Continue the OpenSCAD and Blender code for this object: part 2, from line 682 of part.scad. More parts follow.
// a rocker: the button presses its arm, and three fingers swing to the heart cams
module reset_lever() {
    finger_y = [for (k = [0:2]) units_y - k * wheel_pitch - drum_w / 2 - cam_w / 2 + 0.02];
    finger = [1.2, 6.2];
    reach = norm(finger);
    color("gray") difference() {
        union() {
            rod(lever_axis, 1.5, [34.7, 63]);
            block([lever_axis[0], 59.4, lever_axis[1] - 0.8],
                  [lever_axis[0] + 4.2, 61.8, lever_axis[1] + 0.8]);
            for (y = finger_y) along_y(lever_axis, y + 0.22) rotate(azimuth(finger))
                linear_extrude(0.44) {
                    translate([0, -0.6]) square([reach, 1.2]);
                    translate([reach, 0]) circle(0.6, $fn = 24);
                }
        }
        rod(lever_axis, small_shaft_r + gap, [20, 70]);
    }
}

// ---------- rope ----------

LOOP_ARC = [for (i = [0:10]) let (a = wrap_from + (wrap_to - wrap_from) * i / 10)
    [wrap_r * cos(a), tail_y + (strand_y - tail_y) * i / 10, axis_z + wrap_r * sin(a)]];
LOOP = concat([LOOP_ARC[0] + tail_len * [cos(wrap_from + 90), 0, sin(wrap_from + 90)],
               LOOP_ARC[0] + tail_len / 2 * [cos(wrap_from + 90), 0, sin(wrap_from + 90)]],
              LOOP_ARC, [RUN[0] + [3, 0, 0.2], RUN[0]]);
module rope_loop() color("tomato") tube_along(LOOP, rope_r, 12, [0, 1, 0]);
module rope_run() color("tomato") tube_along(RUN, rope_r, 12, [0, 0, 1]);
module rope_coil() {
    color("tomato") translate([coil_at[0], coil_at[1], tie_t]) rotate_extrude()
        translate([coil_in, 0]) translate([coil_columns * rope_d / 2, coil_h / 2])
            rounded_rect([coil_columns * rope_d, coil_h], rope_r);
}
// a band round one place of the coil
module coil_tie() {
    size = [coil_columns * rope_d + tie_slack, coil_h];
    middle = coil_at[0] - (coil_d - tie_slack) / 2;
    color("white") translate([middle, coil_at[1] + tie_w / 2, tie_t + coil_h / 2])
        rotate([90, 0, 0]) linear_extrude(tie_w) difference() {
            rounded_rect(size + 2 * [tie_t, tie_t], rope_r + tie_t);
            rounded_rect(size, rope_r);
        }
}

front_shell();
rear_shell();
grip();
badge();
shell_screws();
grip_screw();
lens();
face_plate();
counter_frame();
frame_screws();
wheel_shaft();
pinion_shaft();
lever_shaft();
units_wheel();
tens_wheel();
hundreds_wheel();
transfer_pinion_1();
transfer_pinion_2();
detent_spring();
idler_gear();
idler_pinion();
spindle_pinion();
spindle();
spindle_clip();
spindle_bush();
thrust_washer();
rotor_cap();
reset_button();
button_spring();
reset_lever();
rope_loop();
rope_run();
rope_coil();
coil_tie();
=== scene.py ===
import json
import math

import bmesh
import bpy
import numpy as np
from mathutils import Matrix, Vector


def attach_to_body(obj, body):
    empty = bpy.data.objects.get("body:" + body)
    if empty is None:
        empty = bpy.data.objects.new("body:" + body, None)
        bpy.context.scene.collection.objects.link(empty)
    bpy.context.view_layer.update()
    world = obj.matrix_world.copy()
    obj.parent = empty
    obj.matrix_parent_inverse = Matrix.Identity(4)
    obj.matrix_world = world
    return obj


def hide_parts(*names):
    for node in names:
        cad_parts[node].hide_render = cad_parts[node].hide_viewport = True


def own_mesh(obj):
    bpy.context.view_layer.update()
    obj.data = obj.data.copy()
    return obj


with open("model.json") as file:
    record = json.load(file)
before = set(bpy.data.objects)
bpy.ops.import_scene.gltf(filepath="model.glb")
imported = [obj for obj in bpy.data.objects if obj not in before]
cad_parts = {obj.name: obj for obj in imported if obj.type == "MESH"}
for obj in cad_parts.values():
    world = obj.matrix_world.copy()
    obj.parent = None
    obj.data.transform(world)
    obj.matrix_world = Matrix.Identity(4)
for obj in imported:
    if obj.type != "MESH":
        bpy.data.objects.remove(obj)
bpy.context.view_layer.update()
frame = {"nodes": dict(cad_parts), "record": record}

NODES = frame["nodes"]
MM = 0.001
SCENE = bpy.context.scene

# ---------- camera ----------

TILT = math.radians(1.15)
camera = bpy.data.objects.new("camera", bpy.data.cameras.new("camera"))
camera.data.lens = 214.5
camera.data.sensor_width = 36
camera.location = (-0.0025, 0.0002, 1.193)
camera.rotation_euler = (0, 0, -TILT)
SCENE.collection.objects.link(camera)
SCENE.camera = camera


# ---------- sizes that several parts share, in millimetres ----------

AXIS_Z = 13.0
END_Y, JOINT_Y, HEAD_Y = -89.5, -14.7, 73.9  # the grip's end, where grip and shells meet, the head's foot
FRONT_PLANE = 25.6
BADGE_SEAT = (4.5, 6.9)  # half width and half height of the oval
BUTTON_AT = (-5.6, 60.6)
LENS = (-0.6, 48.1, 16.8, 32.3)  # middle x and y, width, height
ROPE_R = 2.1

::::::

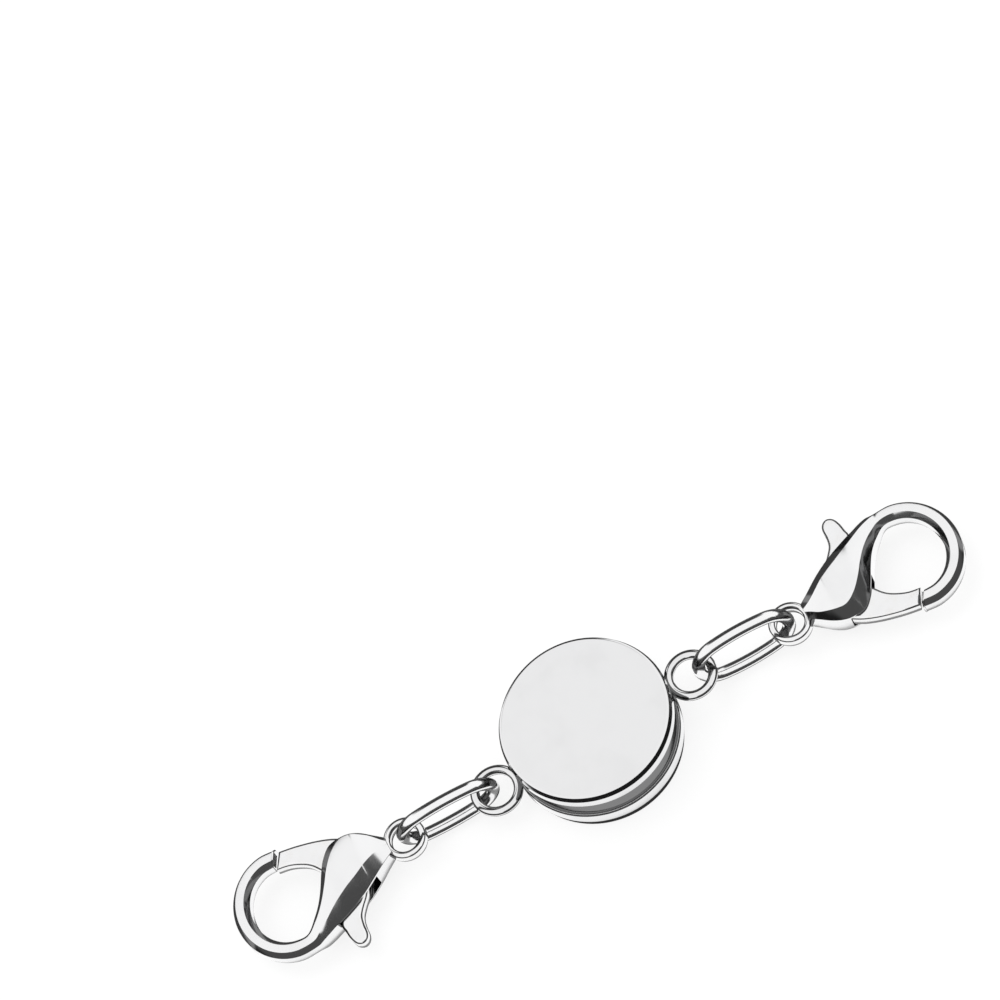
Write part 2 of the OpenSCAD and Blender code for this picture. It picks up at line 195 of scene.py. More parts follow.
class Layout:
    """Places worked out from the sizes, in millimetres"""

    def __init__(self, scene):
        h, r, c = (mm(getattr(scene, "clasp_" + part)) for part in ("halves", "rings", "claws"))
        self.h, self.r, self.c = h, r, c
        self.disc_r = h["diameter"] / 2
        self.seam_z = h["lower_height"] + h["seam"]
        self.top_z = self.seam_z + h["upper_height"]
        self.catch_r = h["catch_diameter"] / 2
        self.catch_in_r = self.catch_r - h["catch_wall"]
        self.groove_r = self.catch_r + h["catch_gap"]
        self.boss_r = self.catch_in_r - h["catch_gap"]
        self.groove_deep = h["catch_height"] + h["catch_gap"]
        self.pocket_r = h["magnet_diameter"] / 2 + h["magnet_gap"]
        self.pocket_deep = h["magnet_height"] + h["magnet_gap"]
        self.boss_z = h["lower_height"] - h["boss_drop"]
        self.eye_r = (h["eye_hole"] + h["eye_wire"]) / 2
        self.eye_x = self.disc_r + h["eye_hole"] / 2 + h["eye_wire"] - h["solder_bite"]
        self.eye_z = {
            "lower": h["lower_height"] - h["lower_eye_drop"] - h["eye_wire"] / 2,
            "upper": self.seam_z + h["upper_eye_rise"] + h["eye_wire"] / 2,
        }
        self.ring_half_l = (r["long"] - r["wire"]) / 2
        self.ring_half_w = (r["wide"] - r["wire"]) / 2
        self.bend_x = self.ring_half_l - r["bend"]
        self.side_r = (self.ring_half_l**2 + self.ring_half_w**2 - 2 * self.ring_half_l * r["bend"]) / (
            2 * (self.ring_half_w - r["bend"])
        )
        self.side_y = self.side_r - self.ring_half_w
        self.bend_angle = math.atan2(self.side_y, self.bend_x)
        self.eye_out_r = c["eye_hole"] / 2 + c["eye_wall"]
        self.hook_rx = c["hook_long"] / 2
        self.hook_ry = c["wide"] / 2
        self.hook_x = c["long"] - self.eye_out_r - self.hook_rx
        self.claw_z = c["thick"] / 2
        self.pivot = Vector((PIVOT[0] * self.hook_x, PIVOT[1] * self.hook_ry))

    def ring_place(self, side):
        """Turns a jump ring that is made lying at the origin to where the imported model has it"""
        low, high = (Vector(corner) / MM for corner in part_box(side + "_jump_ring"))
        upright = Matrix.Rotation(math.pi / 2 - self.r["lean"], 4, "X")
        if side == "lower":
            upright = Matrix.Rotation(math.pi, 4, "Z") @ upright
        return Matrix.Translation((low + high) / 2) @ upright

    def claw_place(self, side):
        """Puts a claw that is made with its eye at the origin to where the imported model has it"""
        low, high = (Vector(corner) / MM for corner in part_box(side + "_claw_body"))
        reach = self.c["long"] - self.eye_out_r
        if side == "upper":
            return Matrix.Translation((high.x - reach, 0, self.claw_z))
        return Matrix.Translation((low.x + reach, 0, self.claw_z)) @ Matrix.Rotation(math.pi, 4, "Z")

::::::

Reproduce verbatim only the segment of the listing bounded by the line containing "Write part 2" and the line containing "worked out from", with both boundary lines included.

▶ **Exercise output**
Write part 2 of the OpenSCAD and Blender code for this picture. It picks up at line 195 of scene.py. More parts follow.
class Layout:
    """Places worked out from the sizes, in millimetres"""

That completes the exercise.